**Given request**
Return all lines in the material below that contain "materials".

[Scripts that build objects]
_ _ _ _
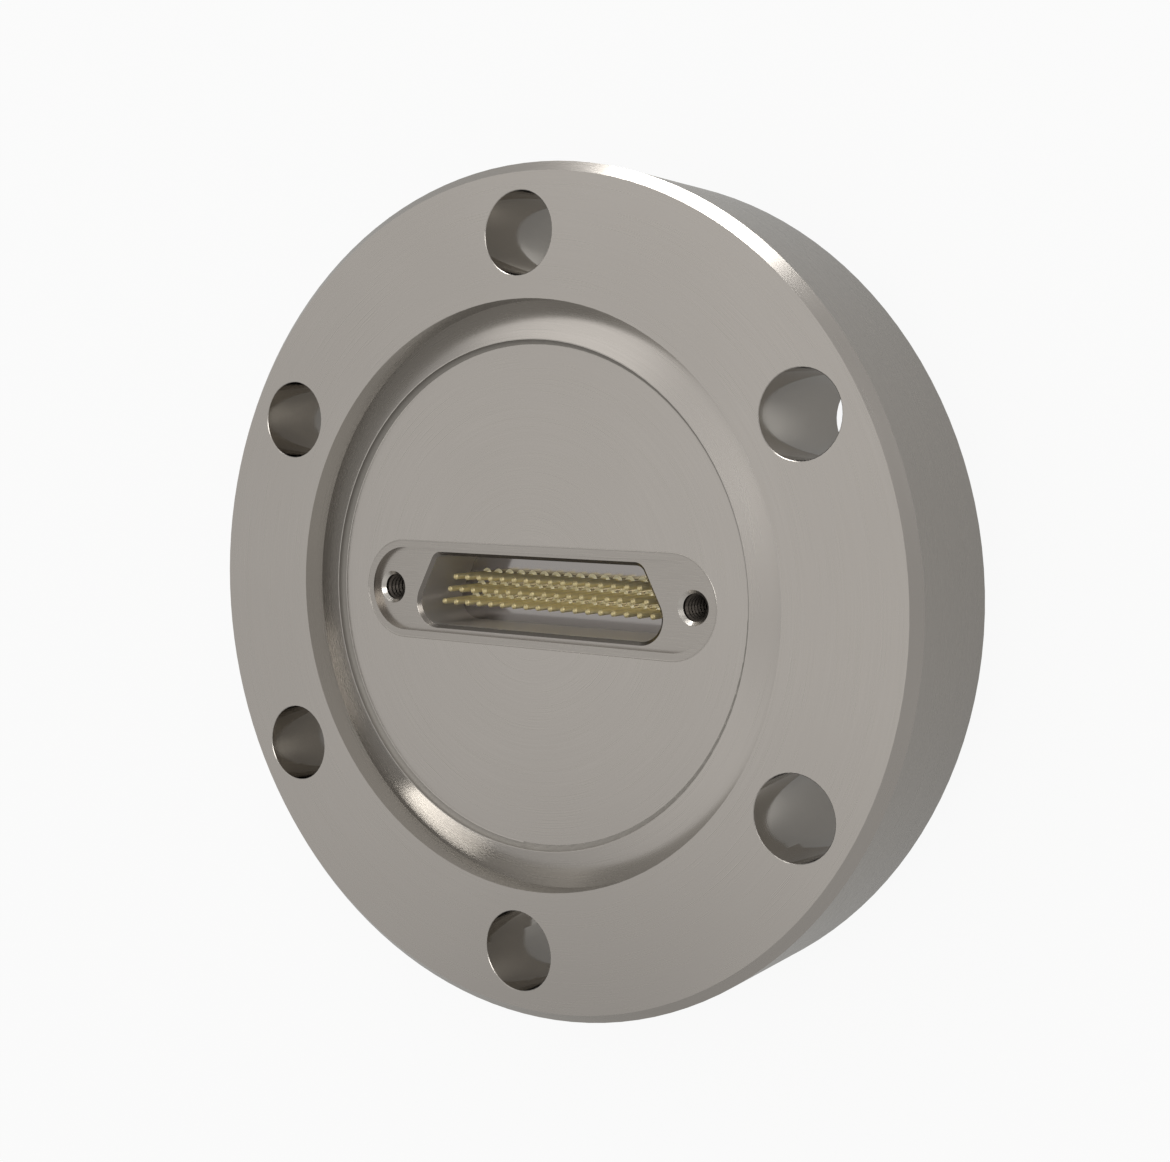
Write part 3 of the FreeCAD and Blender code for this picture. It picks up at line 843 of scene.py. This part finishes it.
thread_steel = tapped_steel("tapped stainless steel", colour="#4C4743", dark="#39352F")
print("tears in the thread are", round(TEAR_SIZE / MM, 2), "mm wide")

# %% [markdown]
# ## Threads of the jack-screw holes
# A thread is one ridge that climbs round the wall. A bump could draw it, but in raking light such a ridge
# looks flat. So its cross-section is made once, as a small four-sided face with its foot a little inside
# the wall, and spun about the hole's axis while it climbs. Spinning a lone face leaves the first and last
# one in place, so the ends are closed. All four threads are right-handed, whichever way they point.

# %% Threads of the jack-screw holes
THREAD_PITCH = 0.4536 * MM
THREAD_TURNS = 9
STEPS_PER_TURN = 20
THREAD_FOOT = 1.12 * MM
THREAD_CREST = 0.93 * MM
FOOT_WIDTH = 0.40 * MM
CREST_WIDTH = 0.10 * MM
SCREW_PLACE = 15.43 * MM
THREAD_STARTS = (0.55 * MM, 9.35 * MM)


def add_thread(ridge, across, start):
    """Adds one climbing ridge, from the height start, round the axis at across."""
    axis_place = Vector((across, 0, start))
    corners = (
        (THREAD_FOOT, -FOOT_WIDTH / 2), (THREAD_CREST, -CREST_WIDTH / 2),
        (THREAD_CREST, CREST_WIDTH / 2), (THREAD_FOOT, FOOT_WIDTH / 2),
    )
    section = [ridge.verts.new(axis_place + Vector((radius, 0, up))) for radius, up in corners]
    face = ridge.faces.new(section)
    steps = THREAD_TURNS * STEPS_PER_TURN
    bmesh.ops.spin(
        ridge, geom=[face, *face.edges, *face.verts], cent=axis_place, axis=(0, 0, 1),
        dvec=(0, 0, THREAD_PITCH / STEPS_PER_TURN), angle=THREAD_TURNS * math.tau,
        steps=steps, use_duplicate=False, use_merge=False,
    )


def make_threads():
    ridge = bmesh.new()
    for across in (-SCREW_PLACE, SCREW_PLACE):
        for start in THREAD_STARTS:
            add_thread(ridge, across, start)
    bmesh.ops.recalc_face_normals(ridge, faces=ridge.faces)
    mesh = bpy.data.meshes.new("jack_screw_threads")
    ridge.to_mesh(mesh)
    ridge.free()
    threads = bpy.data.objects.new("jack_screw_threads", mesh)
    bpy.context.collection.objects.link(threads)
    mesh.materials.append(thread_steel)
    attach(threads, "root")
    return threads


threads = make_threads()
print("the four threads have", len(threads.data.polygons), "faces")
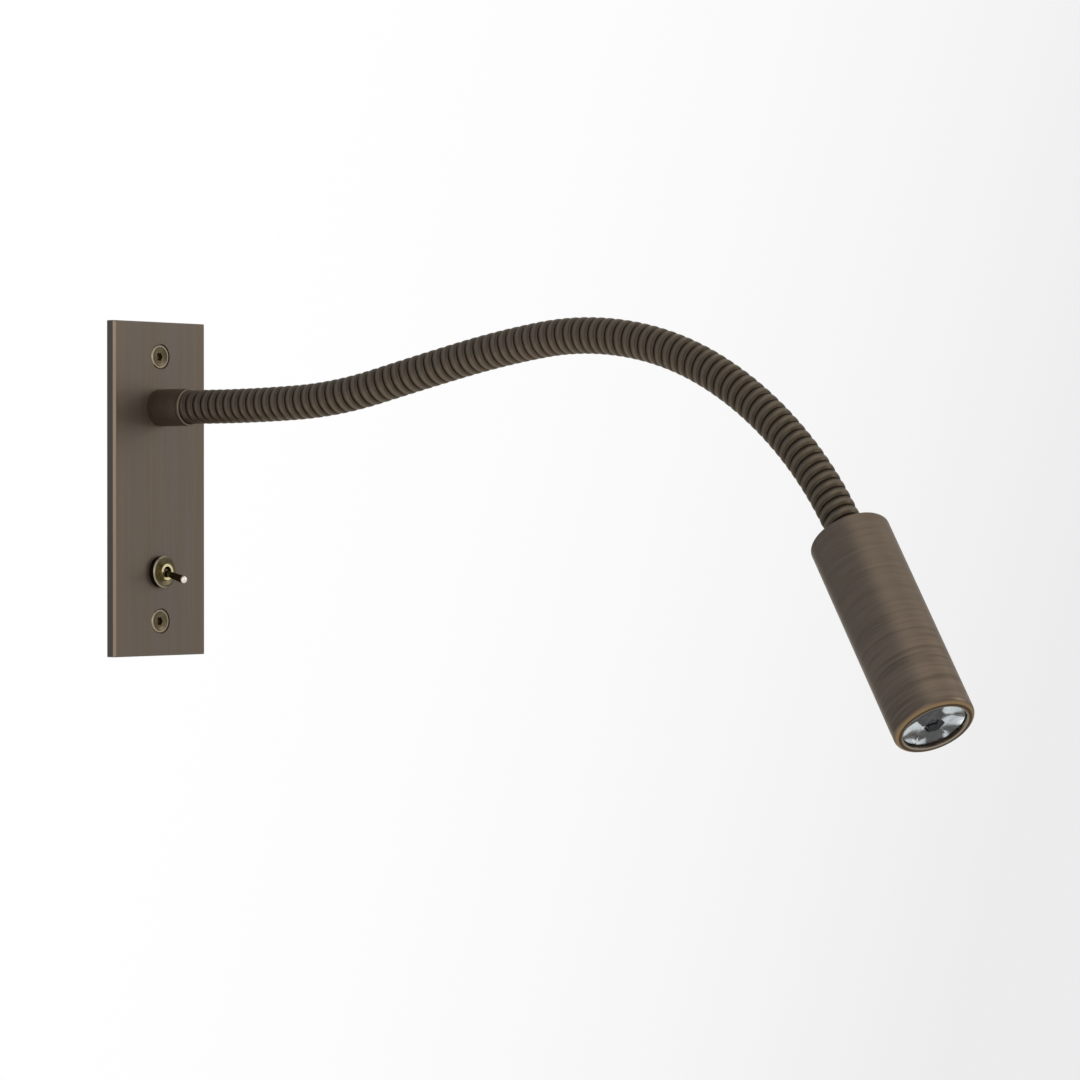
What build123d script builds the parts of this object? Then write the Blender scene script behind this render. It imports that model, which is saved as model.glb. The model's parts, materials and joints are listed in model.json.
_ _ _ _
**Solution below**
    mesh.materials.append(thread_steel)
What build123d script builds the parts of this object? Then write the Blender scene script behind this render. It imports that model, which is saved as model.glb. The model's parts, materials and joints are listed in model.json.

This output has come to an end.